Give the listing again in full, exactly as written.

··· Material provided

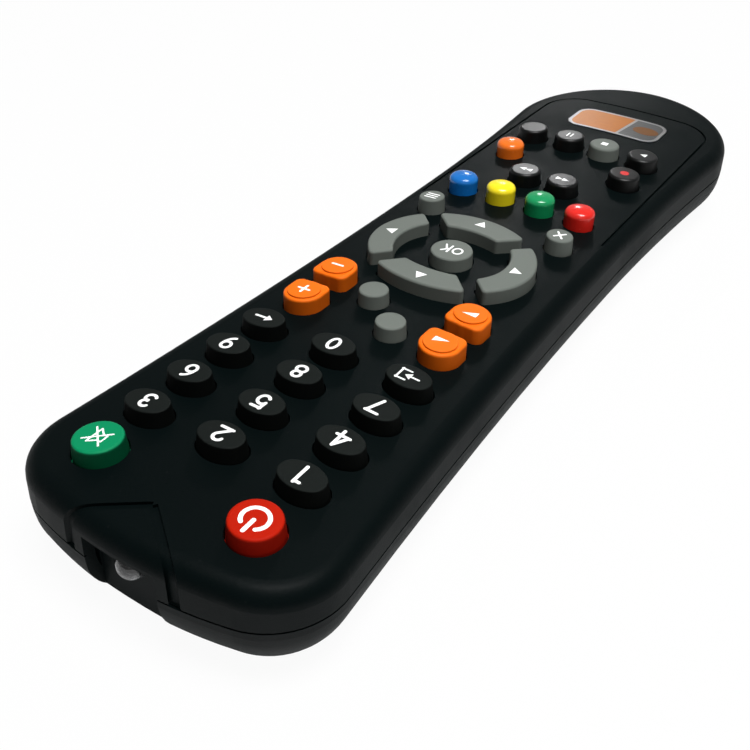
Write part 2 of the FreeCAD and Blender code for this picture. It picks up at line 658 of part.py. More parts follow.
def base_of_key(name, prism, high, plunger_place=(0, 0)):
    """What every key has under its top: a column, a flange that keeps it in and a plunger."""
    column = prism(name + "Column", "0", flange_bottom, high)
    flange = prism(name + "Flange", "flange_width", flange_bottom, flange_top)
    plunger = pillar(name + "Plunger", "plunger_radius", *plunger_place,
                     "board_top + key_travel + plunger_play", flange_bottom)
    return [column, flange, plunger]


def number_key(name, column):
    level = panel_level(column)
    top = narrowing_oval(name + "Top", "number_rise", level)
    solid = fuse(name + "Solid", base_of_key(name, number_prism, level) + [top])
    return topped(name, solid, column, "number_rise", "number_edge")


def round_key(radius, change, rise, edge):
    def make(name, column):
        level = panel_level(column)
        top = narrowing(name + "Top", (radius, change), rise, level)
        solid = fuse(name + "Solid", base_of_key(name, round_prism(radius), level) + [top])
        return topped(name, solid, column, rise, edge)
    return make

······

▶ [Task result]:
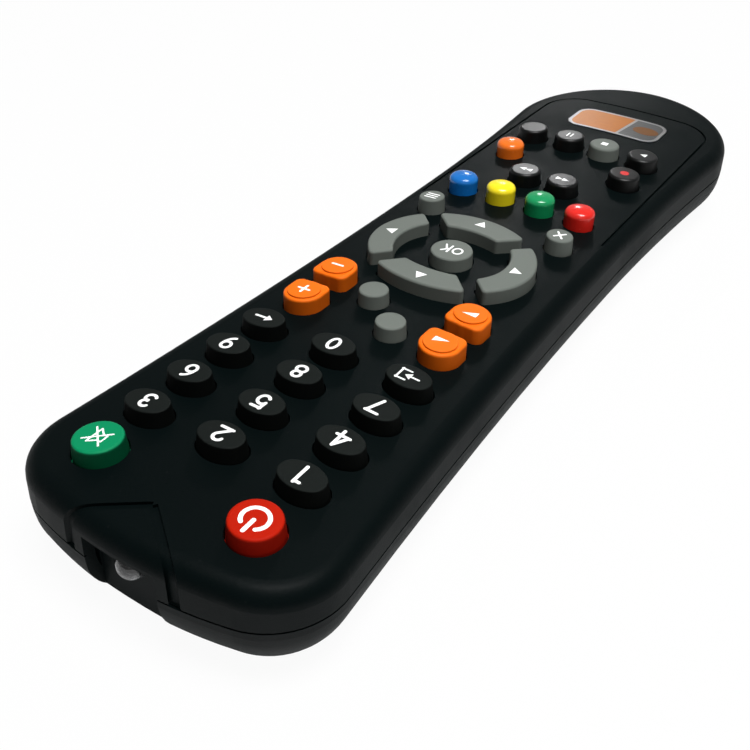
Write part 2 of the FreeCAD and Blender code for this picture. It picks up at line 658 of part.py. More parts follow.
def base_of_key(name, prism, high, plunger_place=(0, 0)):
    """What every key has under its top: a column, a flange that keeps it in and a plunger."""
    column = prism(name + "Column", "0", flange_bottom, high)
    flange = prism(name + "Flange", "flange_width", flange_bottom, flange_top)
    plunger = pillar(name + "Plunger", "plunger_radius", *plunger_place,
                     "board_top + key_travel + plunger_play", flange_bottom)
    return [column, flange, plunger]


def number_key(name, column):
    level = panel_level(column)
    top = narrowing_oval(name + "Top", "number_rise", level)
    solid = fuse(name + "Solid", base_of_key(name, number_prism, level) + [top])
    return topped(name, solid, column, "number_rise", "number_edge")


def round_key(radius, change, rise, edge):
    def make(name, column):
        level = panel_level(column)
        top = narrowing(name + "Top", (radius, change), rise, level)
        solid = fuse(name + "Solid", base_of_key(name, round_prism(radius), level) + [top])
        return topped(name, solid, column, rise, edge)
    return make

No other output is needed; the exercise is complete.